((
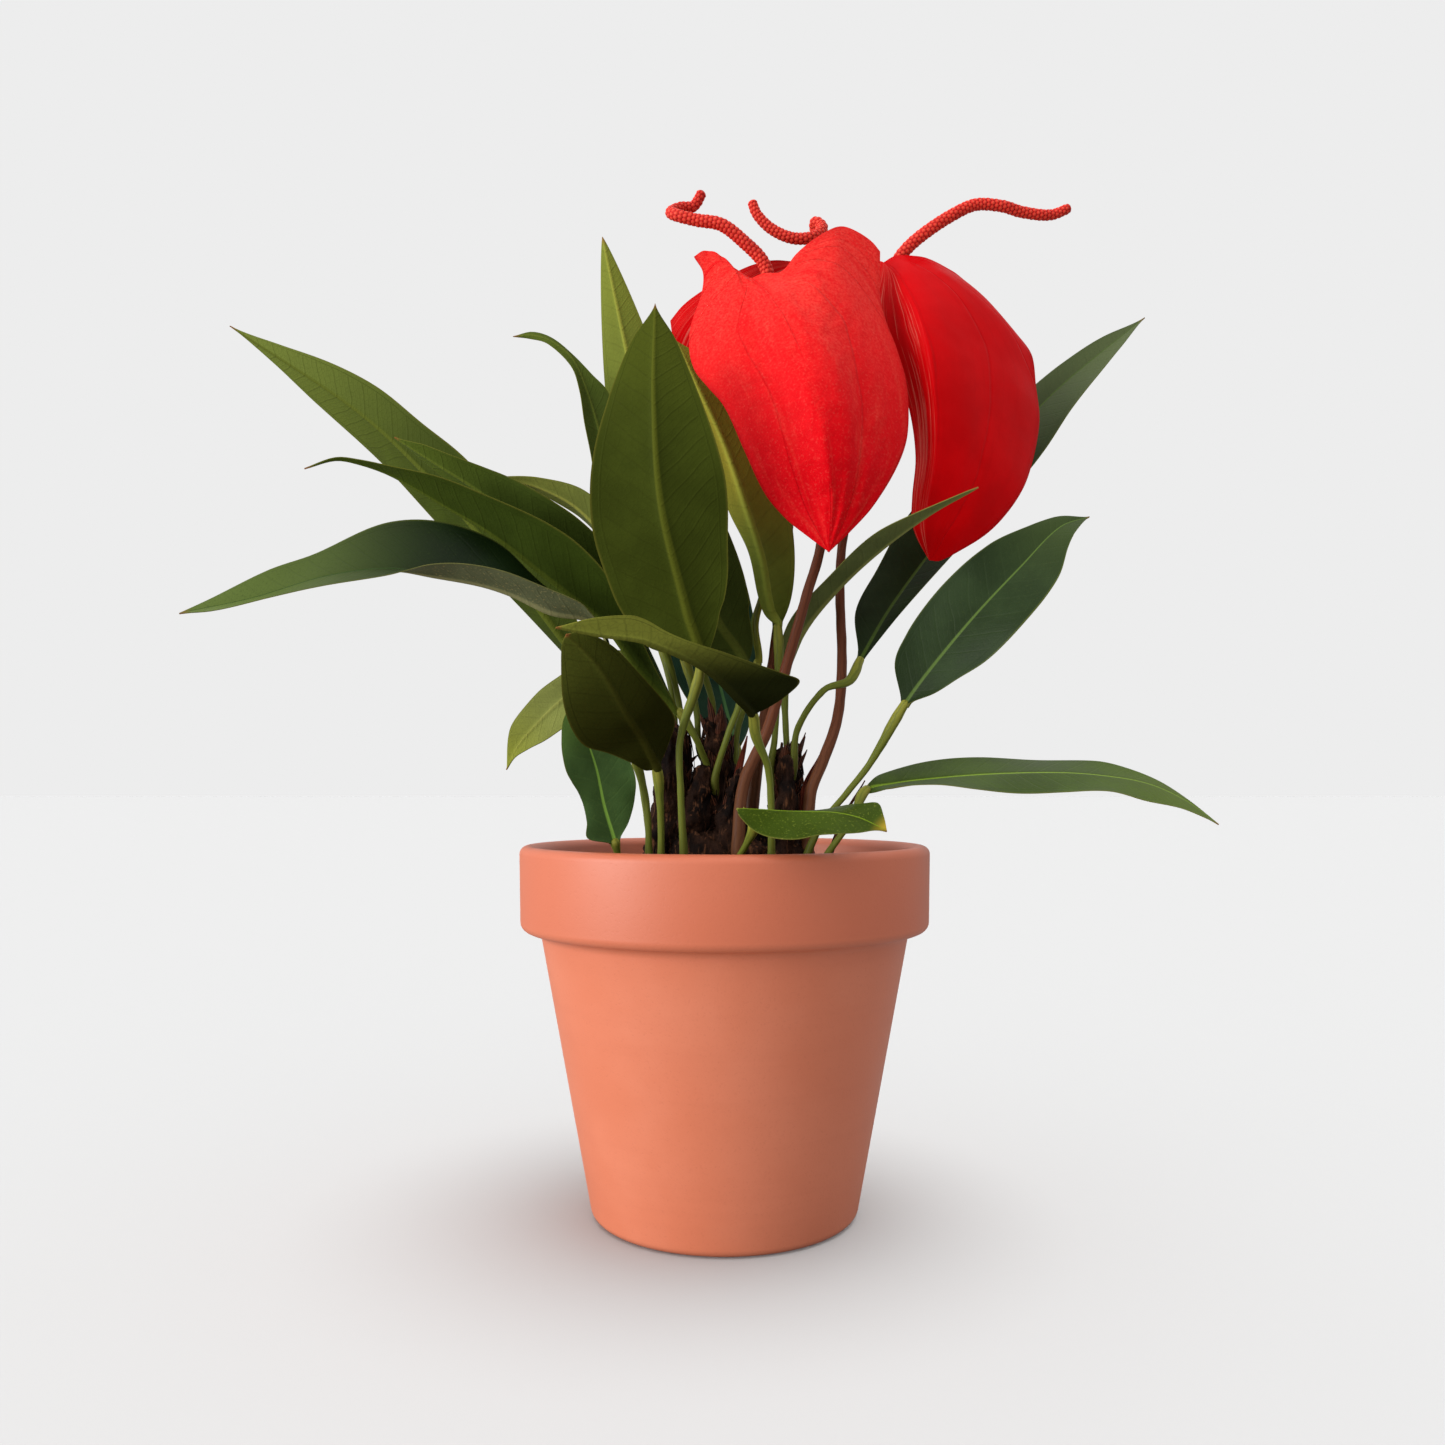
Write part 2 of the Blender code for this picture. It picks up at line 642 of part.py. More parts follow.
def make_flowers():
    """Each flower as a stalk, a curling spadix on its end and a heart-shaped spathe beside the joint."""
    for name, flower in FLOWERS.items():
        stalk = root_points(flower["root"], PEDUNCLE_RADIUS) + flower["peduncle"]
        at, knots = smooth_path(stalk + flower["spadix"])
        joint = knots[len(stalk) - 1]
        radii = [PEDUNCLE_RADIUS * share for share in (1.25, 1, 0.9)]
        tube(f"peduncle_{name}", at, 0, joint - JOINT_GAP / 2, radii, 20, "peduncle")
        radii = [SPADIX_RADIUS * share for share in (1, 1, 0.95, 0.85, 0.6)]
        tube(f"spadix_{name}", at, joint + JOINT_GAP / 2, knots[-1], radii, 18, "spadix_red")
        at, knots = smooth_path(flower["spathe"])
        sides = []
        for i in range(2):
            outline = spathe_outline(flower["shoulders"][i])
            lobe = (flower["lobes"][i], flower["lobes_at"][i], flower["corners"][i])
            sides.append((flower["half_widths"][i], outline, *lobe))
        shape = {
            "grid": (8, 12),
            "sides": sides,
            "least": 0.9,
            "thickness": SPATHE_THICKNESS,
            "top": flower["top"],
            "fold": flower["fold"],
        }
        blade(f"spathe_{name}", at, 0, knots[-1], shape, "spathe_red")


SOIL_Z = POT_HEIGHT - SOIL_BELOW_RIM

for old in list(bpy.data.objects):
    bpy.data.objects.remove(old)
PART = bpy.data.collections.new("potted_anthurium")
bpy.context.scene.collection.children.link(PART)

make_pot()
make_soil()
make_mound()
make_rhizomes()
make_sheaths()
make_leaves()
make_flowers()
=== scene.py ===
import math
import random

import bpy
from mathutils import Euler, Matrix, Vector, noise


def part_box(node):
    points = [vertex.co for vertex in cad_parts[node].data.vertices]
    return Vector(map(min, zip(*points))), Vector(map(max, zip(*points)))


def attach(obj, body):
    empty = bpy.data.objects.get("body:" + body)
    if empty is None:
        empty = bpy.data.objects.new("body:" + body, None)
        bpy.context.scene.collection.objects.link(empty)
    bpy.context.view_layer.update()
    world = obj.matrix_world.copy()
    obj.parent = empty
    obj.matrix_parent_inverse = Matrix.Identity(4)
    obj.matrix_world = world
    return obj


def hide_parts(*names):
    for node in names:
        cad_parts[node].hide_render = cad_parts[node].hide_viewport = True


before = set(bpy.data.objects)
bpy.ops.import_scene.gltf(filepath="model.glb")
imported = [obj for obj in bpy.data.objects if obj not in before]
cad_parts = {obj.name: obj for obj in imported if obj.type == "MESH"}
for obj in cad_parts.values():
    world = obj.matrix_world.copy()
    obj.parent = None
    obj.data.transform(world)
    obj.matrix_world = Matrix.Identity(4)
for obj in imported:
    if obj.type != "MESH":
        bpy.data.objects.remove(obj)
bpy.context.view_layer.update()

mm = 0.001
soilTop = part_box("soil")[1].z / mm
fullTurn = 2 * math.pi
scatter = random.Random(7)


def tint(red, green, blue):
    # a colour as a colour picker shows it, made linear
    shares = [channel / 255 for channel in (red, green, blue)]
    return tuple(s / 12.92 if s <= 0.04045 else ((s + 0.055) / 1.055) ** 2.4 for s in shares) + (1,)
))
STATED TASK:
Only the lines from the beginning of the material above through the line with "points = [vertex.co" are wanted; extract them exactly.

SOLUTION TO THE PROBLEM:
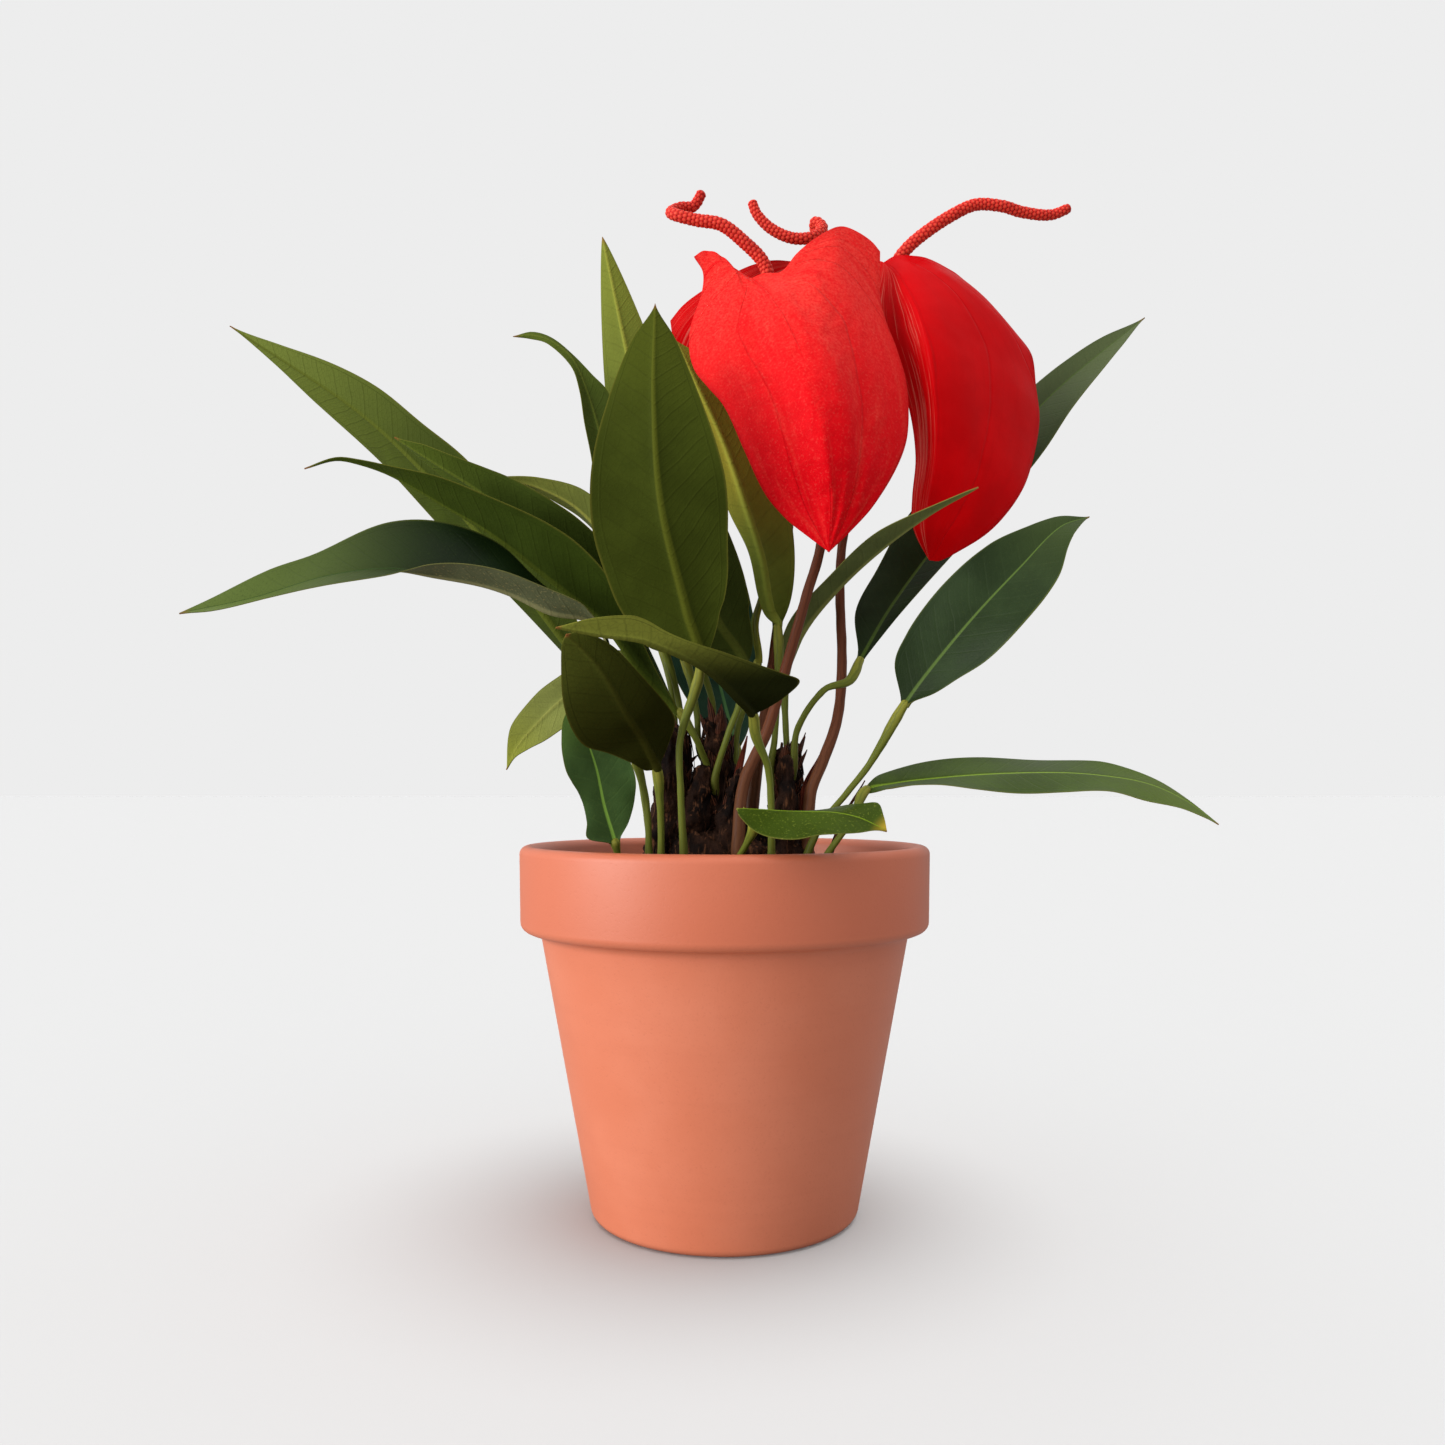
Write part 2 of the Blender code for this picture. It picks up at line 642 of part.py. More parts follow.
def make_flowers():
    """Each flower as a stalk, a curling spadix on its end and a heart-shaped spathe beside the joint."""
    for name, flower in FLOWERS.items():
        stalk = root_points(flower["root"], PEDUNCLE_RADIUS) + flower["peduncle"]
        at, knots = smooth_path(stalk + flower["spadix"])
        joint = knots[len(stalk) - 1]
        radii = [PEDUNCLE_RADIUS * share for share in (1.25, 1, 0.9)]
        tube(f"peduncle_{name}", at, 0, joint - JOINT_GAP / 2, radii, 20, "peduncle")
        radii = [SPADIX_RADIUS * share for share in (1, 1, 0.95, 0.85, 0.6)]
        tube(f"spadix_{name}", at, joint + JOINT_GAP / 2, knots[-1], radii, 18, "spadix_red")
        at, knots = smooth_path(flower["spathe"])
        sides = []
        for i in range(2):
            outline = spathe_outline(flower["shoulders"][i])
            lobe = (flower["lobes"][i], flower["lobes_at"][i], flower["corners"][i])
            sides.append((flower["half_widths"][i], outline, *lobe))
        shape = {
            "grid": (8, 12),
            "sides": sides,
            "least": 0.9,
            "thickness": SPATHE_THICKNESS,
            "top": flower["top"],
            "fold": flower["fold"],
        }
        blade(f"spathe_{name}", at, 0, knots[-1], shape, "spathe_red")


SOIL_Z = POT_HEIGHT - SOIL_BELOW_RIM

for old in list(bpy.data.objects):
    bpy.data.objects.remove(old)
PART = bpy.data.collections.new("potted_anthurium")
bpy.context.scene.collection.children.link(PART)

make_pot()
make_soil()
make_mound()
make_rhizomes()
make_sheaths()
make_leaves()
make_flowers()
=== scene.py ===
import math
import random

import bpy
from mathutils import Euler, Matrix, Vector, noise


def part_box(node):
    points = [vertex.co for vertex in cad_parts[node].data.vertices]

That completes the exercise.